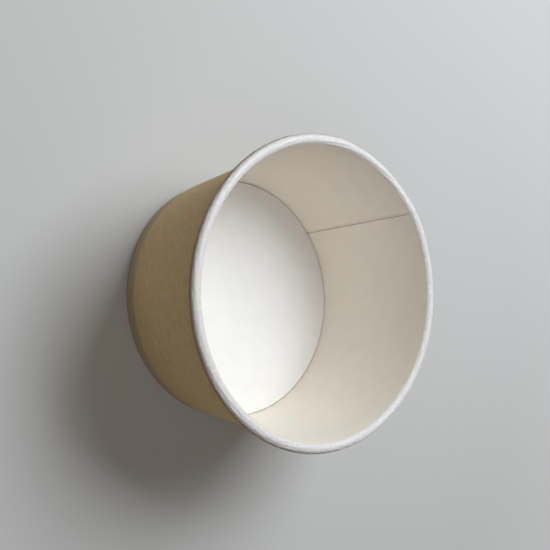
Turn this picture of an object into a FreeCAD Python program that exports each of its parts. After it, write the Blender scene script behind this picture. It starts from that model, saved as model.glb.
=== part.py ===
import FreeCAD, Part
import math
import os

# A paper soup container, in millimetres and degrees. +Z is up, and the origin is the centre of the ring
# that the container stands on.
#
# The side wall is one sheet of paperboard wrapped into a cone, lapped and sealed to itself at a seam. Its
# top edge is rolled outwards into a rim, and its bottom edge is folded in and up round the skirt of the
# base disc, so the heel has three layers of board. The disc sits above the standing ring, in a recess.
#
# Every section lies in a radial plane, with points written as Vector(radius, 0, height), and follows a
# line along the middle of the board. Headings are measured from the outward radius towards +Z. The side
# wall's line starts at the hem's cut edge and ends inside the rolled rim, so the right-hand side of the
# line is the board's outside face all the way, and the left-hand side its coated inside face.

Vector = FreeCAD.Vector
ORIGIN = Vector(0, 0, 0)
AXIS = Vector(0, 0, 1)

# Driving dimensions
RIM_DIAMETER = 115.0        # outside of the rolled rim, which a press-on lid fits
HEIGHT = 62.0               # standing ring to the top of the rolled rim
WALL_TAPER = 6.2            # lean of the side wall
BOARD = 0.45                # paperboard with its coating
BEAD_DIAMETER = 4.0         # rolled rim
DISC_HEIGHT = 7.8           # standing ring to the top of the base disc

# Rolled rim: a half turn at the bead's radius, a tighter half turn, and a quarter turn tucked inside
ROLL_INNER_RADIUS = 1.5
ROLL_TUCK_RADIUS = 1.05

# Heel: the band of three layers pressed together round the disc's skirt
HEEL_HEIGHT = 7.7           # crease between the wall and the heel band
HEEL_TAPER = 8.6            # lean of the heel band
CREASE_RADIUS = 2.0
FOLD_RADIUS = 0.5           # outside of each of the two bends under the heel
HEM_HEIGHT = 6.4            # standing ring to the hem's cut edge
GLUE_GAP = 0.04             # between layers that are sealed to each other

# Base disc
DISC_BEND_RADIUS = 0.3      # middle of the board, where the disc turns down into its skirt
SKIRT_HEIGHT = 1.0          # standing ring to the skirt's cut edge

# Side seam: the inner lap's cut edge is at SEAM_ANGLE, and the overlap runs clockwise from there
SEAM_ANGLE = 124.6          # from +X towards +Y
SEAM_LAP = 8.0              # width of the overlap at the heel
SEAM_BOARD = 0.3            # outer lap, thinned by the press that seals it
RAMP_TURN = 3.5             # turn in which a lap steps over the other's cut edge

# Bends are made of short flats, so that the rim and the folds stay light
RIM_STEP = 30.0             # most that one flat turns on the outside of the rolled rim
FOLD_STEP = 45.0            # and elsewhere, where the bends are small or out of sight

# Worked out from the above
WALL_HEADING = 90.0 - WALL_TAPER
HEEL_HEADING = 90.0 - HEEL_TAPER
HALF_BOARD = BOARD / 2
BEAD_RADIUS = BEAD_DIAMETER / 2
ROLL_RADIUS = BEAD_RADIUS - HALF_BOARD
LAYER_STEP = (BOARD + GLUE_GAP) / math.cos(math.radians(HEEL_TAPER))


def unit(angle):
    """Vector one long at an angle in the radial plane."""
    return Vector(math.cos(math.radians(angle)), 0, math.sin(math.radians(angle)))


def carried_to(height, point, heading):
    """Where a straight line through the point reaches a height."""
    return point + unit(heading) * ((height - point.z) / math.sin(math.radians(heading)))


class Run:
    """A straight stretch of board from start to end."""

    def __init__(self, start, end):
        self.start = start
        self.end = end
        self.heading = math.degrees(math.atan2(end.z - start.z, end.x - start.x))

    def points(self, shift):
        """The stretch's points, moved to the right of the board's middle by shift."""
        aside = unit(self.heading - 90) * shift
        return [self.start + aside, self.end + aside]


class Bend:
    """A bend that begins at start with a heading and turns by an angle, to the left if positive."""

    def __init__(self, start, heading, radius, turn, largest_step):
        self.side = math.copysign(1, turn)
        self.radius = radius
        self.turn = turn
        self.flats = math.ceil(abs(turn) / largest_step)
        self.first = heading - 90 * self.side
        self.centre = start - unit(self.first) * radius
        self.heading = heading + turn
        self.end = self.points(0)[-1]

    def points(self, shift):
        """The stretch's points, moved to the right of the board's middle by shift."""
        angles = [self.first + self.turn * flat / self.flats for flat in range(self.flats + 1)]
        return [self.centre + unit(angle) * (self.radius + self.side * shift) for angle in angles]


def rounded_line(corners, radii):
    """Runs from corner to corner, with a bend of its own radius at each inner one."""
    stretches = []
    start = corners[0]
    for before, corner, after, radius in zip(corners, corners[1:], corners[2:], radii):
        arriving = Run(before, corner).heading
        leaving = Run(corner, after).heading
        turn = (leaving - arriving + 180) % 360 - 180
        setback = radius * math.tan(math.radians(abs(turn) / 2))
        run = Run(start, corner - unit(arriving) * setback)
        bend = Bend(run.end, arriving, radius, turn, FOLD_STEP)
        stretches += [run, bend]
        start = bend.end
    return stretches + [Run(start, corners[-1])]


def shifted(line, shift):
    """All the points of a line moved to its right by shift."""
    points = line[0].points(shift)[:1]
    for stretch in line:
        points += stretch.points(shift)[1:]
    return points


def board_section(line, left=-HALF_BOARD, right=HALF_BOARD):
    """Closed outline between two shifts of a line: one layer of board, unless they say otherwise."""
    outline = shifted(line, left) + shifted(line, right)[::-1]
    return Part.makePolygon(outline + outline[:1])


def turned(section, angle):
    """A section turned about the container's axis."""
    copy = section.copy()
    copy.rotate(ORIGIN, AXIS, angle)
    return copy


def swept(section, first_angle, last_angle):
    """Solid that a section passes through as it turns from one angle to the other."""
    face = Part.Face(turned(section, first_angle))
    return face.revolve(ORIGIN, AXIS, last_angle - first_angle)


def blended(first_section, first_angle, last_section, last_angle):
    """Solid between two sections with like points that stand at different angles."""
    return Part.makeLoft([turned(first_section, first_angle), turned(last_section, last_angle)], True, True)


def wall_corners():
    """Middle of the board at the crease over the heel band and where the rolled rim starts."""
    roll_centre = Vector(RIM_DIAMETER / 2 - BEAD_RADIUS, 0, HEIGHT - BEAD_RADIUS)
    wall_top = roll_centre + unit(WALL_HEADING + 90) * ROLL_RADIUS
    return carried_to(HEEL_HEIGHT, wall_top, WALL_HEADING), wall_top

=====

*Task requirements*
Give the material above again, word for word.

*Answer for this exercise*
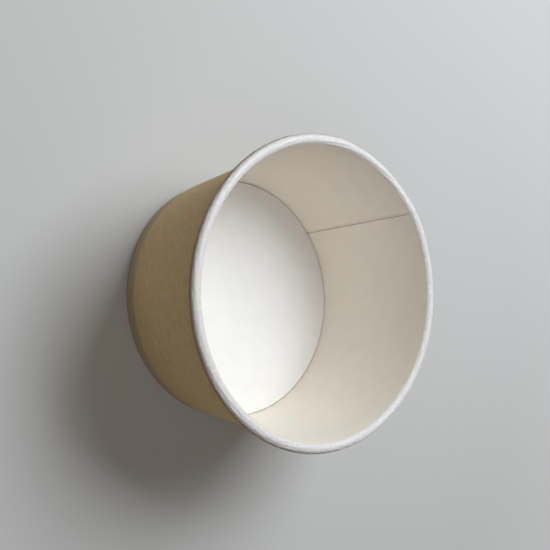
Turn this picture of an object into a FreeCAD Python program that exports each of its parts. After it, write the Blender scene script behind this picture. It starts from that model, saved as model.glb.
=== part.py ===
import FreeCAD, Part
import math
import os

# A paper soup container, in millimetres and degrees. +Z is up, and the origin is the centre of the ring
# that the container stands on.
#
# The side wall is one sheet of paperboard wrapped into a cone, lapped and sealed to itself at a seam. Its
# top edge is rolled outwards into a rim, and its bottom edge is folded in and up round the skirt of the
# base disc, so the heel has three layers of board. The disc sits above the standing ring, in a recess.
#
# Every section lies in a radial plane, with points written as Vector(radius, 0, height), and follows a
# line along the middle of the board. Headings are measured from the outward radius towards +Z. The side
# wall's line starts at the hem's cut edge and ends inside the rolled rim, so the right-hand side of the
# line is the board's outside face all the way, and the left-hand side its coated inside face.

Vector = FreeCAD.Vector
ORIGIN = Vector(0, 0, 0)
AXIS = Vector(0, 0, 1)

# Driving dimensions
RIM_DIAMETER = 115.0        # outside of the rolled rim, which a press-on lid fits
HEIGHT = 62.0               # standing ring to the top of the rolled rim
WALL_TAPER = 6.2            # lean of the side wall
BOARD = 0.45                # paperboard with its coating
BEAD_DIAMETER = 4.0         # rolled rim
DISC_HEIGHT = 7.8           # standing ring to the top of the base disc

# Rolled rim: a half turn at the bead's radius, a tighter half turn, and a quarter turn tucked inside
ROLL_INNER_RADIUS = 1.5
ROLL_TUCK_RADIUS = 1.05

# Heel: the band of three layers pressed together round the disc's skirt
HEEL_HEIGHT = 7.7           # crease between the wall and the heel band
HEEL_TAPER = 8.6            # lean of the heel band
CREASE_RADIUS = 2.0
FOLD_RADIUS = 0.5           # outside of each of the two bends under the heel
HEM_HEIGHT = 6.4            # standing ring to the hem's cut edge
GLUE_GAP = 0.04             # between layers that are sealed to each other

# Base disc
DISC_BEND_RADIUS = 0.3      # middle of the board, where the disc turns down into its skirt
SKIRT_HEIGHT = 1.0          # standing ring to the skirt's cut edge

# Side seam: the inner lap's cut edge is at SEAM_ANGLE, and the overlap runs clockwise from there
SEAM_ANGLE = 124.6          # from +X towards +Y
SEAM_LAP = 8.0              # width of the overlap at the heel
SEAM_BOARD = 0.3            # outer lap, thinned by the press that seals it
RAMP_TURN = 3.5             # turn in which a lap steps over the other's cut edge

# Bends are made of short flats, so that the rim and the folds stay light
RIM_STEP = 30.0             # most that one flat turns on the outside of the rolled rim
FOLD_STEP = 45.0            # and elsewhere, where the bends are small or out of sight

# Worked out from the above
WALL_HEADING = 90.0 - WALL_TAPER
HEEL_HEADING = 90.0 - HEEL_TAPER
HALF_BOARD = BOARD / 2
BEAD_RADIUS = BEAD_DIAMETER / 2
ROLL_RADIUS = BEAD_RADIUS - HALF_BOARD
LAYER_STEP = (BOARD + GLUE_GAP) / math.cos(math.radians(HEEL_TAPER))


def unit(angle):
    """Vector one long at an angle in the radial plane."""
    return Vector(math.cos(math.radians(angle)), 0, math.sin(math.radians(angle)))


def carried_to(height, point, heading):
    """Where a straight line through the point reaches a height."""
    return point + unit(heading) * ((height - point.z) / math.sin(math.radians(heading)))


class Run:
    """A straight stretch of board from start to end."""

    def __init__(self, start, end):
        self.start = start
        self.end = end
        self.heading = math.degrees(math.atan2(end.z - start.z, end.x - start.x))

    def points(self, shift):
        """The stretch's points, moved to the right of the board's middle by shift."""
        aside = unit(self.heading - 90) * shift
        return [self.start + aside, self.end + aside]


class Bend:
    """A bend that begins at start with a heading and turns by an angle, to the left if positive."""

    def __init__(self, start, heading, radius, turn, largest_step):
        self.side = math.copysign(1, turn)
        self.radius = radius
        self.turn = turn
        self.flats = math.ceil(abs(turn) / largest_step)
        self.first = heading - 90 * self.side
        self.centre = start - unit(self.first) * radius
        self.heading = heading + turn
        self.end = self.points(0)[-1]

    def points(self, shift):
        """The stretch's points, moved to the right of the board's middle by shift."""
        angles = [self.first + self.turn * flat / self.flats for flat in range(self.flats + 1)]
        return [self.centre + unit(angle) * (self.radius + self.side * shift) for angle in angles]


def rounded_line(corners, radii):
    """Runs from corner to corner, with a bend of its own radius at each inner one."""
    stretches = []
    start = corners[0]
    for before, corner, after, radius in zip(corners, corners[1:], corners[2:], radii):
        arriving = Run(before, corner).heading
        leaving = Run(corner, after).heading
        turn = (leaving - arriving + 180) % 360 - 180
        setback = radius * math.tan(math.radians(abs(turn) / 2))
        run = Run(start, corner - unit(arriving) * setback)
        bend = Bend(run.end, arriving, radius, turn, FOLD_STEP)
        stretches += [run, bend]
        start = bend.end
    return stretches + [Run(start, corners[-1])]


def shifted(line, shift):
    """All the points of a line moved to its right by shift."""
    points = line[0].points(shift)[:1]
    for stretch in line:
        points += stretch.points(shift)[1:]
    return points


def board_section(line, left=-HALF_BOARD, right=HALF_BOARD):
    """Closed outline between two shifts of a line: one layer of board, unless they say otherwise."""
    outline = shifted(line, left) + shifted(line, right)[::-1]
    return Part.makePolygon(outline + outline[:1])


def turned(section, angle):
    """A section turned about the container's axis."""
    copy = section.copy()
    copy.rotate(ORIGIN, AXIS, angle)
    return copy


def swept(section, first_angle, last_angle):
    """Solid that a section passes through as it turns from one angle to the other."""
    face = Part.Face(turned(section, first_angle))
    return face.revolve(ORIGIN, AXIS, last_angle - first_angle)


def blended(first_section, first_angle, last_section, last_angle):
    """Solid between two sections with like points that stand at different angles."""
    return Part.makeLoft([turned(first_section, first_angle), turned(last_section, last_angle)], True, True)


def wall_corners():
    """Middle of the board at the crease over the heel band and where the rolled rim starts."""
    roll_centre = Vector(RIM_DIAMETER / 2 - BEAD_RADIUS, 0, HEIGHT - BEAD_RADIUS)
    wall_top = roll_centre + unit(WALL_HEADING + 90) * ROLL_RADIUS
    return carried_to(HEEL_HEIGHT, wall_top, WALL_HEADING), wall_top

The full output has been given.